Gold and silver stocks have not performed as well as you’d think in a high-inflation environment plagued by recession jitters. Undoubtedly, gold prices have really struggled to break to new highs, even as cryptocurrencies (a gold alternative to some) continue to fade into the background. Though inflation continues to be a major pressure point for many, it doesn’t seem like gold can catch any sort of break.
Gold can be a difficult beast to predict. Plus, it doesn’t really produce anything while you hold it. There’s a reason why Warren Buffett was never a big fan of gold or its miners. However, it’s worth noting that the Oracle of Omaha’s firm has dabbled with shares of Barrick Gold (TSX:ABX)(NYSE:GOLD) in the past. But Buffett’s move into the gold miner proved short-lived. Despite all the uncertainties and inflationary headwinds, Buffett appears to have made the right move in getting out of the gold trade.
Gold hasn’t shined too brightly, given profound economic uncertainties
Like the overall economic climate, gold’s next move is nearly impossible to forecast. While gold bullion may not be worth holding over long periods of time due to its unrewarding nature versus equities, I still think Barrick is one of the most rewarding ways to play the space.
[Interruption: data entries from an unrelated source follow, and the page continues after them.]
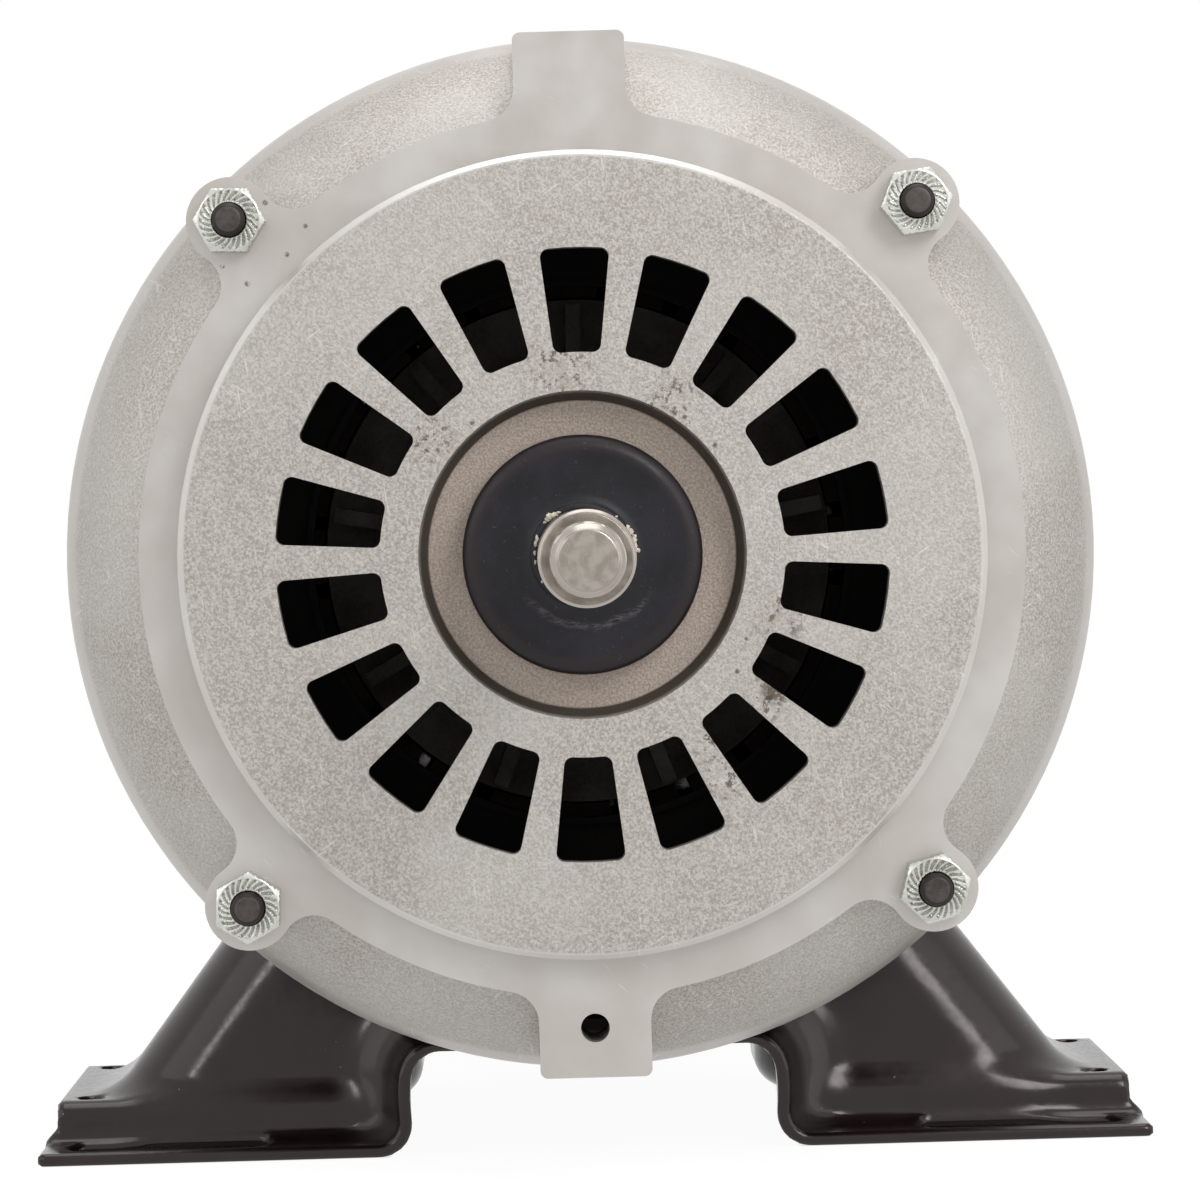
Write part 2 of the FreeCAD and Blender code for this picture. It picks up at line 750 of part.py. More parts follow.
def slinger():
    """Rubber disc on the shaft that throws water off before it reaches the bearing."""
    subpart("slinger", turned("slinger_disc", [
        ("slinger_seat_r", "slinger_front"),
        ("slinger_r - slinger_bevel", "slinger_front"),
        ("slinger_r", "slinger_front + slinger_bevel"),
        ("slinger_r", "slinger_back - 0.5"),
        ("slinger_r - 0.5", "slinger_back"),
        ("slinger_seat_r", "slinger_back"),
    ]))


def stator():
    """Laminated core with notches for the bolts, and two windings in its slots."""
    disc = turned("stator_disc", [
        ("bore_r", "core_start"),
        ("spigot_r", "core_start"),
        ("spigot_r", "core_end"),
        ("bore_r", "core_end"),
    ])
    notch = rod("core_notch", "y", "bolt_notch_r", "core_length + 2",
                ("bolt_square / 2", "core_start - 1", "bolt_square / 2"))
    slot = block("core_slot", ("-slot_width / 2", "core_start - 1", "slot_in_r"),
                 ("slot_width / 2", "core_end + 1", "slot_out_r"))
    mouth = block("core_mouth", ("-slot_mouth / 2", "core_start - 1", "bore_r - 1"),
                  ("slot_mouth / 2", "core_end + 1", "slot_in_r + 1"))
    count = int(size("slot_count"))
    first = 180.0 / count
    slots = around("core_slots", fuse("core_slot_open", slot, mouth), count, first)
    subpart("stator_core", cut("stator_cut", disc, slots, around("core_notches", notch, 4)))
    for label, low, high, ring_low, ring_high, reach in (
            ("start_winding", "winding_in_r", "winding_split_r - light_gap", "winding_in_r - 1",
             "winding_split_r - light_gap", "winding_reach - 3"),
            ("main_winding", "winding_split_r", "slot_out_r - light_gap", "winding_split_r",
             "winding_out_r", "winding_reach")):
        bar = block(label + "_bar", ("light_gap - slot_width / 2", "core_start - 1", low),
                    ("slot_width / 2 - light_gap", "core_end + 1", high))
        turns = []
        for side, near, far in (("front", "core_start - light_gap", "core_start - %s" % reach),
                                ("back", "core_end + light_gap", "core_end + %s" % reach)):
            ring = turned("%s_%s" % (label, side), [(ring_low, near), (ring_high, near), (ring_high, far),
                                                    (ring_low, far)][::1 if side == "back" else -1])
            soft = "min(winding_soft; (%s - (%s)) * winding_soft_share)" % (ring_high, ring_low)
            turns.append(rounded("%s_%s_soft" % (label, side), ring, soft, lambda edge: True))
        subpart(label, fuse(label + "_whole", around(label + "_bars", bar, count, first), *turns))


def rotor():
    """Laminated rotor core and the cast cage with its end rings, bars and fan blades."""
    disc = turned("rotor_disc", [
        ("core_seat_r", "core_start"),
        ("rotor_r", "core_start"),
        ("rotor_r", "core_end"),
        ("core_seat_r", "core_end"),
    ])
    bars = int(size("cage_bar_count"))
    spot = ("0", "core_start - 1", "cage_bar_circle_r")
    hole = rod("cage_hole", "y", "cage_bar_r + fit_gap", "core_length + 2", spot)
    subpart("rotor_core", cut("rotor_core_cut", disc, around("cage_holes", hole, bars)))
    bar = rod("cage_bar", "y", "cage_bar_r", "core_length + 2", spot)
    pieces = [around("cage_bars", bar, bars)]
    for side, near, way in (("front", "core_start", "-"), ("back", "core_end", "+")):
        far = "%s %s end_ring_height" % (near, way)
        tip = "%s %s blade_height" % (far, way)
        pieces.append(turned("end_ring_" + side, [
            ("end_ring_in_r", near),
            ("rotor_r - light_gap", near),
            ("rotor_r - light_gap", far),
            ("end_ring_in_r", far),
        ][::1 if side == "back" else -1]))
        low, high = (tip, far + " + 1") if side == "front" else (far + " - 1", tip)
        blade = block("blade_" + side, ("-blade_wall / 2", low, "blade_in_r"),
                      ("blade_wall / 2", high, "blade_out_r"))
        pieces.append(around("blades_" + side, blade, int(size("blade_count"))))
    subpart("rotor_cage", fuse("cage_whole", *pieces))


def air_baffle():
    """Moulded ring that turns the air stream into the fan blades at the drive end."""
    start = "rim_back + spigot_length"
    plate = turned("baffle_plate", [
        ("spigot_r - baffle_wall", start),
        ("spigot_r", start),
        ("spigot_r", start + " + baffle_depth"),
        ("baffle_in_r", start + " + baffle_depth"),
        ("baffle_in_r", start + " + baffle_depth - baffle_lip"),
        ("baffle_in_r + baffle_wall", start + " + baffle_depth - baffle_lip"),
        ("baffle_in_r + baffle_wall", start + " + baffle_depth - baffle_wall"),
        ("spigot_r - baffle_wall", start + " + baffle_depth - baffle_wall"),
    ])
    notch = rod("baffle_notch", "y", "bolt_notch_r", "baffle_depth + 2",
                ("bolt_square / 2", start + " - 1", "bolt_square / 2"))
    subpart("air_baffle", cut("baffle_cut", plate, around("baffle_notches", notch, 4)))


def screw(name, x, seat, z, bite):
    """A pan head screw along Y, its head on the far side of the seat."""
    pan = rod(name + "_pan", "y", "screw_head_r", "screw_head_height", (x, seat, z))
    head = rounded(name + "_head", pan, "screw_head_height / 3",
                   lambda edge: edge.CenterOfMass.y > size(seat) + 1)
    slot = block(name + "_slot", (x + " - screw_head_r", seat + " + screw_head_height - 0.9", z + " - 0.5"),
                 (x + " + screw_head_r", seat + " + screw_head_height + 1", z + " + 0.5"))
    shank = rod(name + "_shank", "y", "screw_r", "%s + 1" % bite, (x, "%s - (%s)" % (seat, bite), z))
    return fuse(name, cut(name + "_slotted", head, slot), shank)


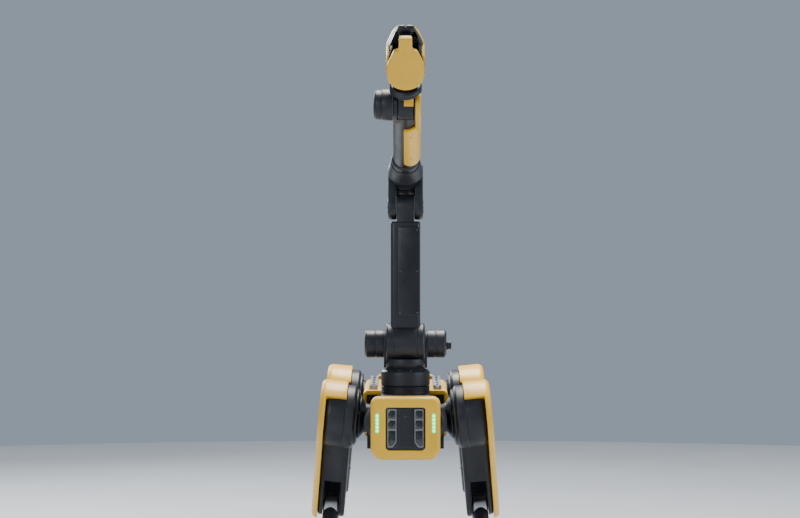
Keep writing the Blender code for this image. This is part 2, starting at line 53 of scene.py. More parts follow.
# ---- design values, in the local frames ----
SPLAY = 5.5                      # degrees the legs lean outwards
THIGH_LEAN = 40.0
KNEE_BEND = 77.4
FOREARM_LEAN = 64.0
HAND_LEAN = 40.0
THIGH_LENGTH = 0.3205
SHANK_LENGTH = 0.339
FOOT_RADIUS = 0.034
UPPER_ARM_LENGTH = 0.3385
FOREARM_OFFSET = 0.075
FOREARM_LENGTH = 0.4033
SHOULDER_Z = 0.188
CHEEK_FACE = 0.023               # left face of the wrist fork, under its cover
FINGER_PIVOT_Y = 0.0148
DECK_TOP = 0.066
CHASSIS_TOP = 0.0545
FACE_BACK = 0.3873
FACE_FRONT = 0.43
FACE_HALF_WIDTH = 0.085
FACE_TOP = 0.0655
FACE_BOTTOM = -0.0885
PANEL = ((-0.0482, -0.0647), (0.0482, 0.0397))
FACE_OPENING = ((-0.0485, -0.065), (0.0485, 0.04))
WINDOW_X = 0.033
WINDOW_PANES = (                 # bottom, top, slant of the lower corner, height and radius of the lens
    (-0.0545, -0.0165, 0.008, -0.03, 0.0066),
    (-0.0125, 0.0085, 0.0001, -0.002, 0.0058),
    (0.0125, 0.0325, 0.0001, 0.0225, 0.0058))
LED_X = 0.069
LED_LOW = -0.0235
LED_HIGH = 0.026
LED_DOTS = 5
CONTROLS_Z = 0.02                # height of the rear camera and the two buttons
HIP_X = 0.055                    # the abduction axes, either side of the middle
MOUTH_FLOOR = 0.006 - FINGER_PIVOT_Y

# Where cutters end, clear of the body.
BEHIND_FACE = 0.37
BEFORE_FACE = 0.45
BEYOND_SIDE = 0.12
ABOVE_DECK = 0.08
BELOW_BELLY = -0.11
BEYOND_JAW = 0.08

AXIS_TURN = {
    "X": Matrix(((0, 0, 1, 0), (1, 0, 0, 0), (0, 1, 0, 0), (0, 0, 0, 1))),
    "Y": Matrix(((1, 0, 0, 0), (0, 0, -1, 0), (0, 1, 0, 0), (0, 0, 0, 1))),
    "Z": Matrix.Identity(4),
}

# ---- local frames ----


def joint_place(joint, splay=0.0, lean=0.0):
    """The local frame on a joint's axis: leaned sideways, then forwards or back."""
    return (Matrix.Translation(JOINTS[joint]["pos_m"])
            @ Matrix.Rotation(radians(splay), 4, "Y") @ Matrix.Rotation(radians(lean), 4, "X"))


def at(place, x, y, z):
    """A place moved along its own axes."""
    return place @ Matrix.Translation((x, y, z))


HIP_FRONT = Vector(JOINTS["hip_abduction_front_left"]["pos_m"])
HIP_REAR = Vector(JOINTS["hip_abduction_rear_left"]["pos_m"])
BODY = Matrix.Translation((0, (HIP_FRONT.y + HIP_REAR.y) / 2, HIP_FRONT.z))
TURRET = joint_place("arm_yaw")
SHOULDER = joint_place("shoulder_pitch")
ELBOW = joint_place("elbow", 0, FOREARM_LEAN)
ROLL = joint_place("forearm_roll", 0, FOREARM_LEAN)
WRIST = joint_place("wrist_pitch", 0, HAND_LEAN)
HAND = joint_place("wrist_roll", 0, HAND_LEAN)
FINGER = joint_place("gripper", 0, HAND_LEAN)


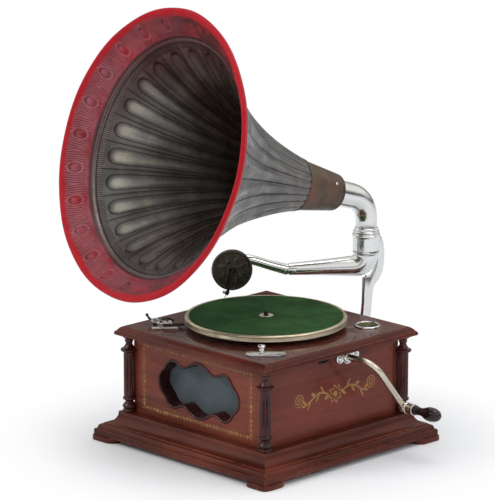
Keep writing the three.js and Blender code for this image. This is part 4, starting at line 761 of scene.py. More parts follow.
def swept(points, radii, sides=32, hint=Vector((0, 0, 1))):
    """A round bar through points, with a radius at each."""
    shape = bmesh.new()
    points = [Vector(p) for p in points]
    rings = []
    heading = (points[1] - points[0]).normalized()
    side = hint.cross(heading)
    if side.length < 0.1:
        side = Vector((0, 1, 0)).cross(heading)
    side.normalize()
    for i, point in enumerate(points):
        before = points[max(i - 1, 0)]
        after = points[min(i + 1, len(points) - 1)]
        tangent = (after - before).normalized()
        side = (side - tangent * side.dot(tangent)).normalized()
        across = tangent.cross(side)
        ring = []
        for k in range(sides):
            angle = 2 * PI * k / sides
            offset = (side * math.cos(angle) + across * math.sin(angle)) * radii[i]
            ring.append(shape.verts.new(point + offset))
        rings.append(ring)
    ring_faces(shape, rings)
    shape.faces.new(rings[0])
    shape.faces.new(list(reversed(rings[-1])))
    return shape


def curve_point(a, b, c, d, t):
    """A point of a Catmull-Rom curve between b and c."""
    square = (a * 2 - b * 5 + c * 4 - d) * t * t
    return 0.5 * (b * 2 + (c - a) * t + square + (b * 3 - a - c * 3 + d) * t ** 3)


def smooth_path(points, steps=8):
    """A smooth curve through the points."""
    points = [Vector(p) for p in points]
    out = []
    for i in range(len(points) - 1):
        a = points[i - 1] if i else points[0] * 2 - points[1]
        d = points[i + 2] if i + 2 < len(points) else points[-1] * 2 - points[-2]
        out += [curve_point(a, points[i], points[i + 1], d, step / steps) for step in range(steps)]
    out.append(points[-1])
    return out


def merge(*shapes):
    whole = bmesh.new()
    for shape in shapes:
        mesh = bpy.data.meshes.new("part")
        shape.to_mesh(mesh)
        shape.free()
        whole.from_mesh(mesh)
        bpy.data.meshes.remove(mesh)
    return whole


def moved(shape, matrix):
    bmesh.ops.transform(shape, matrix=matrix, verts=shape.verts)
    return shape


def at(x, y, z):
    return Matrix.Translation((x, y, z))


def turn(axis, angle):
    return Matrix.Rotation(angle, 4, axis)


def ball(radius, sides, rows, centre=(0, 0, 0)):
    shape = bmesh.new()
    bmesh.ops.create_uvsphere(shape, u_segments=sides, v_segments=rows, radius=radius)
    return moved(shape, at(*centre))


def thicken(piece, thickness):
    solid = piece.modifiers.new("thickness", "SOLIDIFY")
    solid.thickness = thickness * MM
    solid.offset = 0


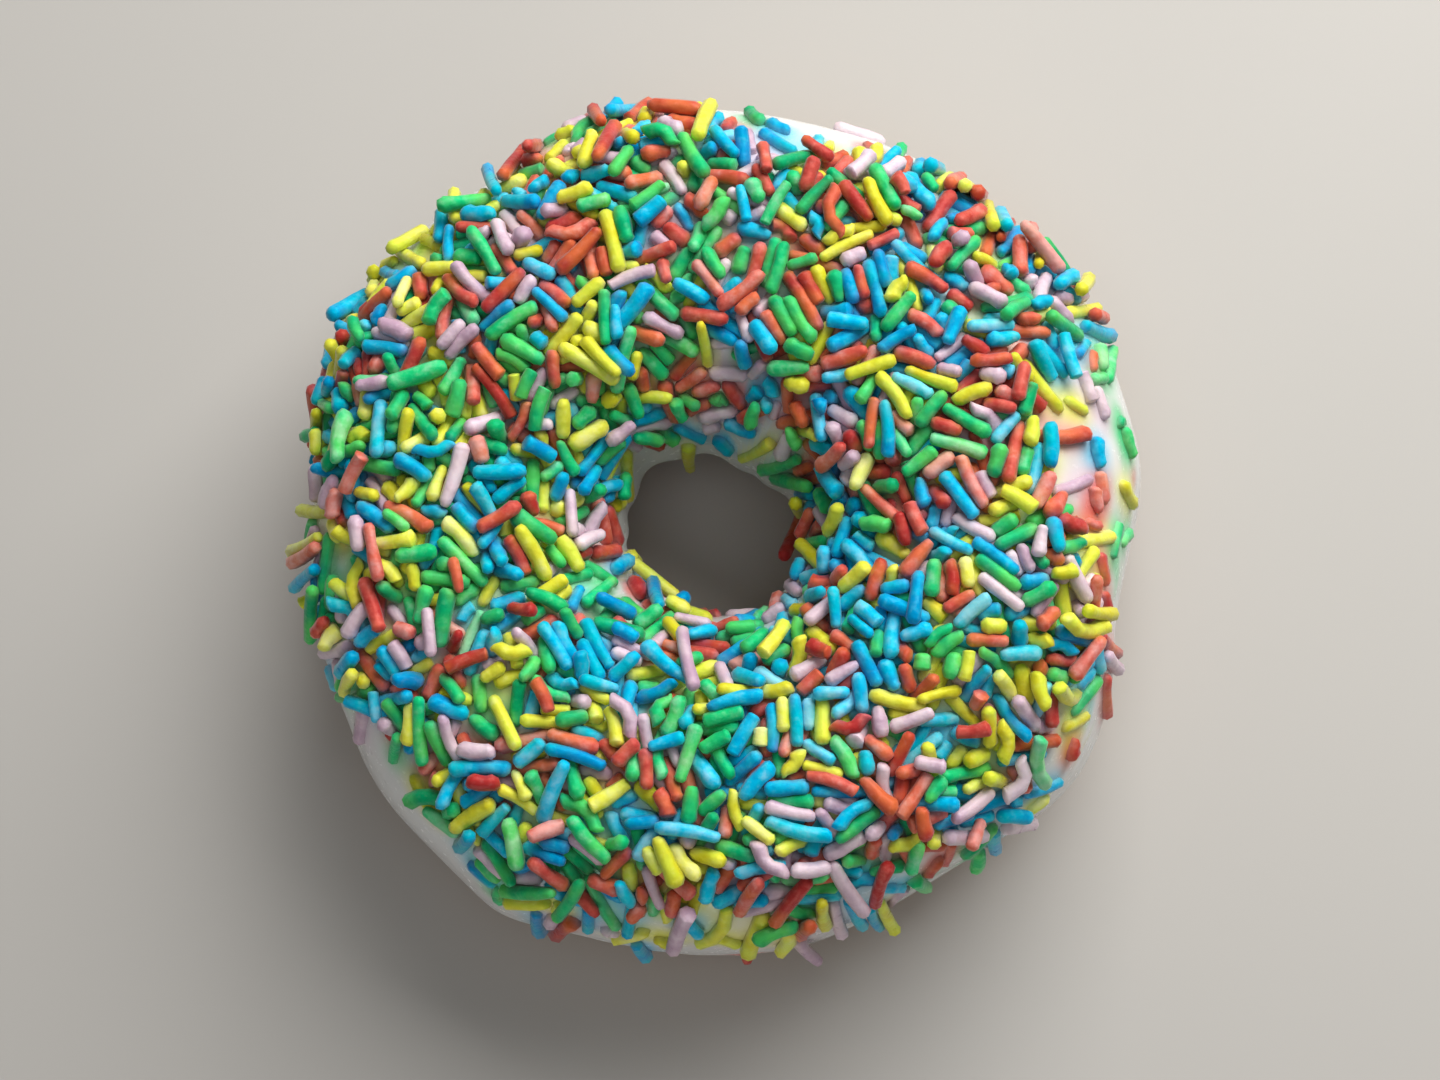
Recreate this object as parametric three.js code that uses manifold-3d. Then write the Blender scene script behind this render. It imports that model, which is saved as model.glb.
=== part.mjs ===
// A sprinkle frosted ring doughnut: a raised dough ring, a white icing cap dipped over its top half,
// and sugar strands (sprinkles) stuck into the icing. Millimetres, +Z up. The origin is on the table,
// under the middle of the outline. Two solids: the dough ring, and the icing with the strands fused on.
//
// Every surface is worked out in ring coordinates: "azimuth" runs anticlockwise round the hole from +X,
// "tilt" runs round the dough's section, 0 at its outermost line, a quarter turn at the crest, a half
// turn at the hole's neck, and "rise" is the height above the bare dough.

import * as THREE from "three";
import { mergeVertices } from "three/addons/utils/BufferGeometryUtils.js";
import Module from "manifold-3d";

const TURN = 2 * Math.PI;
const DEGREE = Math.PI / 180;

// ---- driving dimensions ----
const HOLE_X = -0.6; // the hole is a little off the middle of the outline
const HOLE_Y = -1.35;
const RING_RADIUS = 26.6; // from the hole's axis to the middle of the dough's section
const HALF_WIDTH = 16.2; // of the section, so the dough is 85.6 across with a 20.8 hole
const BELLY_HEIGHT = 13.5; // of the widest line above the table
const CROWN_RISE = 15.8; // of the crest above the widest line
const BASE_OVERSHOOT = 0.6; // how far the round base would reach below the table if it weren't flattened
const TOP_SQUARENESS = 2.2; // superellipse powers: 2 is an ellipse, more is fuller
const BASE_SQUARENESS = 2.6;

const ICING_THICKNESS = 1.7;
const EDGE_BEAD = 0.45; // the icing is this much thicker where it stopped running
const BEAD_WIDTH = 14; // degrees of tilt
const EDGE_FACE = 0.5; // the icing ends in a blunt face, this share of its thickness
const FIT_GAP = 0.4; // between the dough and the icing, which are separate solids
const OUTER_EDGE = -9; // the tilt where the icing ends on the outside, just under the widest line
const INNER_EDGE = 186; // and where it ends in the hole, just under the neck, in degrees
const STRAND_BED = 0.7; // the lower layer of strands, carried by the icing solid under the ones that show

const STRAND_RADIUS = 0.75;
const STRAND_LENGTHS = [6.2, 8.6]; // only the longest strands are made
const STRAND_SUNK = 0.4; // how deep a strand sits in the icing
const STRAND_SPACING = 5.9; // between neighbours and between rows
const STRAND_SCATTER = 0.5; // how far a strand may be off its place, as a share of the spacing
const SEED = 20;

// ---- facets ----
const RING_STEPS = 54;
const DOUGH_STEPS = 20; // round the dough's section
const ICING_TOP_STEPS = 12; // across the icing's outer face
const ICING_UNDER_STEPS = 12;
const STRAND_SIDES = 5;
const WELD = 1e-4; // vertices closer than this are one

// Uneven surfaces are sums of waves: [height in mm, waves round the ring, waves round the section, phase].
const CRUST_LUMPS = [
  [0.22, 5, 1, 0.6],
  [0.16, 9, 2, 1.9],
  [0.1, 14, -3, 0],
];
const ICING_RIPPLES = [
  [0.15, 7, 3, 0],
  [0.1, 12, -5, 0],
];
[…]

At the end of the day, you don’t hold gold to get rich. You hold it to preserve your wealth and further diversify your portfolio. While a portfolio doesn’t need precious metals exposure per say, if investors can enter at a relatively attractive price, I think it makes sense to have a very small portion of one’s assets in gold. Just in case another black swan event rears its ugly head. Sometimes, it’s the punches that we don’t see coming that do the most damage.
At this juncture, new investors are anxious over rate hikes and the severity of the coming downturn. Many pundits see a recession on the horizon. Though recessions have historically been bad for markets, I do think a mild recession won’t necessarily take a 50% haircut off the averages. If anything, the 24% peak-to-trough flop we witnessed in the S&P 500 in the first half could be the worst of this bear market.
Barrick Gold stock: A better (more bountiful) way to bet on precious metals
Regardless, I’d argue that it’s wise to be prepared for anything. Currently, I’m a major fan of Barrick Gold stock now that it sports a sustainable 2.7% dividend yield. At the time of this writing, the stock goes for just shy of $20 per share after enduring a more than 50% plunge from its all-time highs back in late 2020.
Though there are many other gold miners that boast handsome dividend yields, Barrick is one of my favourite ways to play the precious metals market. First, the valuation is depressed, with a mere 1.1 times price-to-book (P/B) multiple, which is way lower than the industry average of 4.2 times. At 5.0 times price-to-cash flow, Barrick is also one of the cheaper cash cows for your dollar in the gold space today.
Even if gold prices were to stay relatively weak, I’m a major fan of getting in before second-half results come out. With a sound balance sheet (4.0 current ratio and 13.6% debt-to-capital ratio), Barrick has the means to keep its dividend covered as gold seeks to find its footing. The 42.4% payout ratio is below the industry average of 65.3%, making Barrick’s dividend one of the best in class.